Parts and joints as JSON
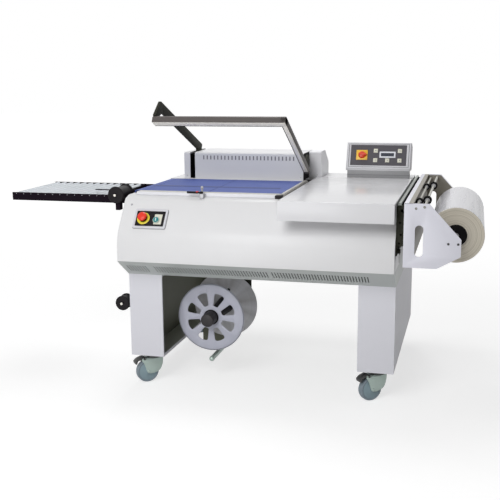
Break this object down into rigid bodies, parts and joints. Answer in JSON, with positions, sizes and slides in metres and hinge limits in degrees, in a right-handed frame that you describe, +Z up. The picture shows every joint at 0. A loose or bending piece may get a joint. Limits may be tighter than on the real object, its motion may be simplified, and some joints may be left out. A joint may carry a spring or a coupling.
{
  "type": "shrink film wrapping machine",
  "caption": "Semi-automatic L-bar sealer on castors: swinging seal bars over a belt, film unwinder, packing tray, roller exit table and scrap winder.",
  "frame": {"origin": "on the floor, below the middle of the machine's overall length and depth", "axes": "+X to the operator's right along the length, +Y to the rear, +Z up"},
  "size_m": [2.03, 1.092, 1.2204],
  "materials": {
    "painted_sheet": "powder coat, satin",
    "painted_gloss": "stoved enamel, glossy",
    "dark_frame": "dark olive-black paint, satin",
    "steel": "zinc plated and turned steel",
    "cast_metal": "cast, matte",
    "bar_metal": "anodised, satin",
    "pad_rubber": "silicone, matte",
    "belt_cloth": "blue belt, satin",
    "key_green": "lit cap, glossy",
    "key_red": "cap, glossy",
    "button_red": "moulded, glossy",
    "button_green": "moulded, glossy",
    "label_cream": "moulded, matte",
    "black_plastic": "moulded, matte",
    "film": "wound clear film",
    "spool_grey": "moulded, satin",
    "zinc": "pressed, zinc plated",
    "wheel_grey": "tyre and wheel, grey"
  },
  "bodies": {
    "machine": {"left_leg": "painted_sheet", "right_leg": "painted_sheet", "main_frame": "dark_frame", "base_pan": "painted_sheet", "front_panel": "painted_sheet", "side_and_rear_panels": "painted_sheet", "deck_plate": "painted_sheet", "conveyor_bed": "steel", "conveyor_belt": "belt_cloth", "gear_motor": "dark_frame", "seal_base": "bar_metal", "seal_pads": "pad_rubber", "arm_bearings": "cast_metal", "hood_left": "painted_sheet", "hood_centre": "painted_sheet", "hood_right": "painted_sheet", "control_box": "painted_sheet", "station_plate": "label_cream", "stop_post": "black_plastic", "product_tray": "painted_gloss", "film_guide_frame": "dark_frame", "unwinder_bracket": "painted_sheet", "mandrel": "steel", "exit_table_frame": "painted_sheet", "exit_rollers": "steel", "winder_bracket": "dark_frame", "pulley_brackets": "steel"},
    "sealing_arm": {"bridge_arm": "dark_frame", "seal_bar_frame": "bar_metal", "seal_strips": "bar_metal", "arm_shaft": "steel"},
    "drive_roller_body": {"drive_roller": "steel"},
    "idle_roller_body": {"idle_roller": "steel"},
    "main_switch_knob_body": {"main_switch_knob": "button_red"},
    "estop_button_body": {"estop_button": "button_red"},
    "start_button_body": {"start_button": "button_green"},
    "stop_lever_body": {"stop_lever": "black_plastic"},
    "feed_roller_left_body": {"feed_roller_left": "steel"},
    "feed_roller_right_body": {"feed_roller_right": "steel"},
    "film_roll_body": {"film_roll": "film"},
    "scrap_spool_body": {"scrap_spool": "spool_grey", "spool_core": "black_plastic"},
    "dancer_arm_body": {"dancer_arm": "steel"},
    "upper_pulley_body": {"upper_pulley": "black_plastic"},
    "lower_pulley_body": {"lower_pulley": "black_plastic"},
    "key_1_body": {"key_1": "key_green"},
    "key_2_body": {"key_2": "key_red"},
    "key_3_body": {"key_3": "key_green"},
    "key_4_body": {"key_4": "key_green"},
    "key_5_body": {"key_5": "key_red"},
    "front_left_swivel": {"front_left_castor_fork": "zinc"},
    "front_left_roll": {"front_left_castor_wheel": "wheel_grey"},
    "front_left_brake": {"front_left_castor_pedal": "zinc"},
    "front_right_swivel": {"front_right_castor_fork": "zinc"},
    "front_right_roll": {"front_right_castor_wheel": "wheel_grey"},
    "front_right_brake": {"front_right_castor_pedal": "zinc"},
    "rear_left_swivel": {"rear_left_castor_fork": "zinc"},
    "rear_left_roll": {"rear_left_castor_wheel": "wheel_grey"},
    "rear_right_swivel": {"rear_right_castor_fork": "zinc"},
    "rear_right_roll": {"rear_right_castor_wheel": "wheel_grey"}
  },
  "joints": [
    {"name": "arm_hinge", "type": "hinge", "parent": "machine", "child": "sealing_arm", "pos_m": [0, 0.262, 0.92], "axis": [1, 0, 0], "range_deg": [0, 26.7], "stiffness_Nm_per_rad": 22, "springref_deg": -74.48},
    {"name": "drive_roller_spin", "type": "hinge", "parent": "machine", "child": "drive_roller_body", "pos_m": [-0.4, -0.071, 0.824], "axis": [0, 1, 0], "continuous": true},
    {"name": "idle_roller_spin", "type": "hinge", "parent": "machine", "child": "idle_roller_body", "pos_m": [0.148, -0.071, 0.824], "axis": [0, 1, 0], "continuous": true},
    {"name": "key_1_press", "type": "slide", "parent": "machine", "child": "key_1_body", "axis": [0, 0.9171, -0.3987], "range_m": [0, 0.0015], "stiffness_N_per_m": 600},
    {"name": "key_2_press", "type": "slide", "parent": "machine", "child": "key_2_body", "axis": [0, 0.9171, -0.3987], "range_m": [0, 0.0015], "stiffness_N_per_m": 600},
    {"name": "key_3_press", "type": "slide", "parent": "machine", "child": "key_3_body", "axis": [0, 0.9171, -0.3987], "range_m": [0, 0.0015], "stiffness_N_per_m": 600},
    {"name": "key_4_press", "type": "slide", "parent": "machine", "child": "key_4_body", "axis": [0, 0.9171, -0.3987], "range_m": [0, 0.0015], "stiffness_N_per_m": 600},
    {"name": "key_5_press", "type": "slide", "parent": "machine", "child": "key_5_body", "axis": [0, 0.9171, -0.3987], "range_m": [0, 0.0015], "stiffness_N_per_m": 600},
    {"name": "main_switch_turn", "type": "hinge", "parent": "machine", "child": "main_switch_knob_body", "pos_m": [0.445, 0.3623, 0.9527], "axis": [0, 0.9171, -0.3987], "range_deg": [0, 90]},
    {"name": "estop_press", "type": "slide", "parent": "machine", "child": "estop_button_body", "axis": [0, 0.7987, -0.6017], "range_m": [0, 0.006]},
    {"name": "start_press", "type": "slide", "parent": "machine", "child": "start_button_body", "axis": [0, 0.7987, -0.6017], "range_m": [0, 0.003], "stiffness_N_per_m": 400},
    {"name": "stop_lever_turn", "type": "hinge", "parent": "machine", "child": "stop_lever_body", "pos_m": [-0.121, -0.379, 0.85], "axis": [0, 0, 1], "range_deg": [0, 90]},
    {"name": "feed_right_spin", "type": "hinge", "parent": "machine", "child": "feed_roller_right_body", "pos_m": [0.791, 0, 0.837], "axis": [0, 1, 0], "continuous": true},
    {"name": "feed_left_spin", "type": "hinge", "parent": "machine", "child": "feed_roller_left_body", "pos_m": [0.76, 0, 0.831], "axis": [0, 1, 0], "continuous": true},
    {"name": "film_roll_spin", "type": "hinge", "parent": "machine", "child": "film_roll_body", "pos_m": [0.905, 0.027, 0.702], "axis": [0, 1, 0], "continuous": true},
    {"name": "scrap_spool_spin", "type": "hinge", "parent": "machine", "child": "scrap_spool_body", "pos_m": [-0.125, -0.14, 0.288], "axis": [0, 1, 0], "continuous": true},
    {"name": "dancer_swing", "type": "hinge", "parent": "machine", "child": "dancer_arm_body", "pos_m": [-0.125, -0.015, 0.232], "axis": [0, 1, 0], "range_deg": [-40, 40]},
    {"name": "upper_pulley_spin", "type": "hinge", "parent": "machine", "child": "upper_pulley_body", "pos_m": [-0.507, -0.309, 0.83], "axis": [0, 1, 0], "continuous": true},
    {"name": "lower_pulley_spin", "type": "hinge", "parent": "machine", "child": "lower_pulley_body", "pos_m": [-0.486, -0.356, 0.362], "axis": [0, 1, 0], "continuous": true},
    {"name": "front_left_castor_turn", "type": "hinge", "parent": "machine", "child": "front_left_swivel", "pos_m": [-0.373, -0.314, 0.12], "axis": [0, 0, 1], "continuous": true},
    {"name": "front_left_wheel_spin", "type": "hinge", "parent": "front_left_swivel", "child": "front_left_roll", "pos_m": [-0.39905, -0.33586, 0.05], "axis": [-0.6428, 0.766, 0], "continuous": true},
    {"name": "front_left_brake_press", "type": "hinge", "parent": "front_left_swivel", "child": "front_left_brake", "pos_m": [-0.41283, -0.34742, 0.109], "axis": [-0.6428, 0.766, 0], "range_deg": [-12, 0], "stiffness_Nm_per_rad": 1.5, "springref_deg": 17.19},
    {"name": "front_right_castor_turn", "type": "hinge", "parent": "machine", "child": "front_right_swivel", "pos_m": [0.609, -0.314, 0.12], "axis": [0, 0, 1], "continuous": true},
    {"name": "front_right_wheel_spin", "type": "hinge", "parent": "front_right_swivel", "child": "front_right_roll", "pos_m": [0.58295, -0.33586, 0.05], "axis": [-0.6428, 0.766, 0], "continuous": true},
    {"name": "front_right_brake_press", "type": "hinge", "parent": "front_right_swivel", "child": "front_right_brake", "pos_m": [0.56917, -0.34742, 0.109], "axis": [-0.6428, 0.766, 0], "range_deg": [-12, 0], "stiffness_Nm_per_rad": 1.5, "springref_deg": 17.19},
    {"name": "rear_left_castor_turn", "type": "hinge", "parent": "machine", "child": "rear_left_swivel", "pos_m": [-0.373, 0.464, 0.12], "axis": [0, 0, 1], "continuous": true},
    {"name": "rear_left_wheel_spin", "type": "hinge", "parent": "rear_left_swivel", "child": "rear_left_roll", "pos_m": [-0.39905, 0.44215, 0.05], "axis": [-0.6428, 0.766, 0], "continuous": true},
    {"name": "rear_right_castor_turn", "type": "hinge", "parent": "machine", "child": "rear_right_swivel", "pos_m": [0.609, 0.464, 0.12], "axis": [0, 0, 1], "continuous": true},
    {"name": "rear_right_wheel_spin", "type": "hinge", "parent": "rear_right_swivel", "child": "rear_right_roll", "pos_m": [0.58295, 0.44215, 0.05], "axis": [-0.6428, 0.766, 0], "continuous": true}
  ],
  "couplings": [
    {"joint": "idle_roller_spin", "follows": "drive_roller_spin", "ratio": 1},
    {"joint": "feed_left_spin", "follows": "feed_right_spin", "ratio": -1.1719}
  ]
}
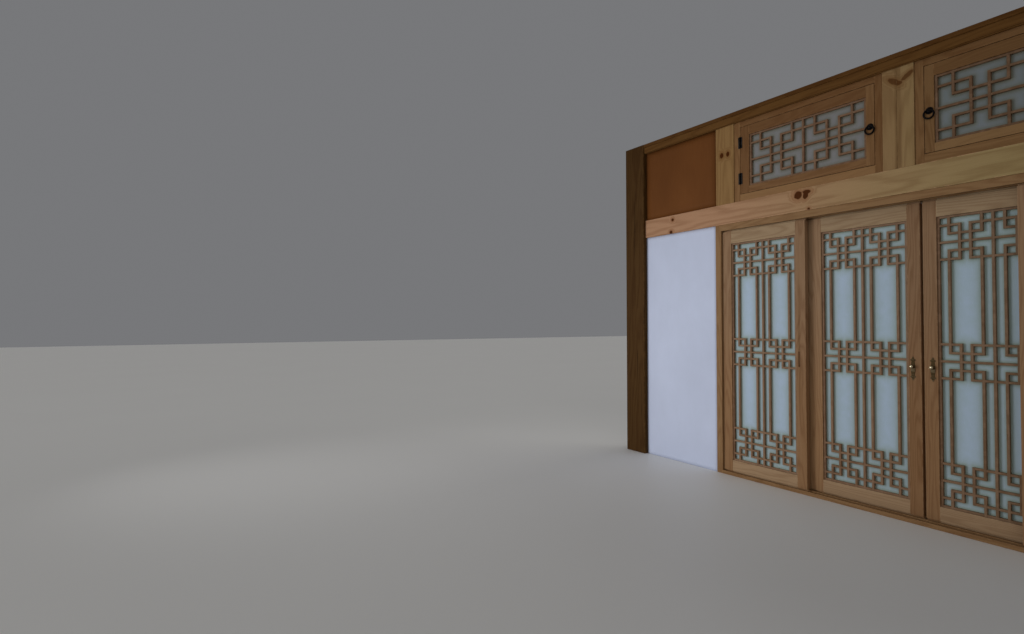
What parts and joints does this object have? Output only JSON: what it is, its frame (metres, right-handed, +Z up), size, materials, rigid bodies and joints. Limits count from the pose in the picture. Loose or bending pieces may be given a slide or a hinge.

# SET PROBLEM
Identify each line in the records above containing the word "this"; copy those lines.

# EXERCISE ANSWER
Break this object down into rigid bodies, parts and joints. Answer in JSON, with positions, sizes and slides in metres and hinge limits in degrees, in a right-handed frame that you describe, +Z up. The picture shows every joint at 0. A loose or bending piece may get a joint. Limits may be tighter than on the real object, its motion may be simplified, and some joints may be left out. A joint may carry a spring or a coupling.
What parts and joints does this object have? Output only JSON: what it is, its frame (metres, right-handed, +Z up), size, materials, rigid bodies and joints. Limits count from the pose in the picture. Loose or bending pieces may be given a slide or a hinge.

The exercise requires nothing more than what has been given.